Hab leider gar keine Ahnung wie ich so etwas umsetzen kann, waere daher fuer jeden Tipp dankbar. Super waere natuerlich wenn jemand ein kleines Beispielprogramm hat oder einen Link kennt wo so etwas beschrieben ist.

Danke
mattulla


----------



## AlArenal (5. Apr 2006)

Also nen Link zu ner Beschreibung, wie man mit noch nicht vorhandenen Programmen kommuniziert, habe ich nicht 

Mach die Kommunikation über Netzwerk vie XML-RPC oder SOAP. Da gibts Libraries für alle nur erdenklichen Programmiersprachen.


----------



## personenkult (5. Apr 2006)

Würde auch TCP/IP vorschlagen.

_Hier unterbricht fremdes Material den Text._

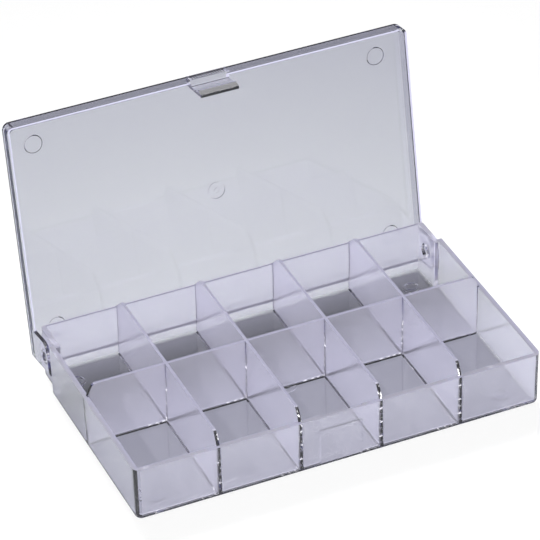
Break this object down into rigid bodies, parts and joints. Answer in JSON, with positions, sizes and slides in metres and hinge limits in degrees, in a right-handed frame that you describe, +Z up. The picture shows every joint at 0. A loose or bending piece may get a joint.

Die Daten kannst du in XML verpacken.


----------



## mattulla (5. Apr 2006)

danke erst schon mal fuer die schnellen Antworten!

hab mir diese SOAP-Geschichte mal angeschaut.....wenn ich das richtig verstanden habe muss ich dafuer einen Apache aufsetzen. Naja das wollt ich eigentlich nicht......gibt es da vll noch andere Moeglichkeiten die ohne die Installation eines extra Servers auskommen?


----------



## AlArenal (5. Apr 2006)

Nein musst du nicht, weder für SOAP noch für XML-RPC. Klassischer Einsatz ist womöglich ein Webservice über JSP/Servlets, aber ob du Apache XML-RPC oder Apache Axis nun aus ner Anwendung oder ner J2EE-Umgebung heraus einsetzt, ist deine Sache.


----------



## Guest (5. Apr 2006)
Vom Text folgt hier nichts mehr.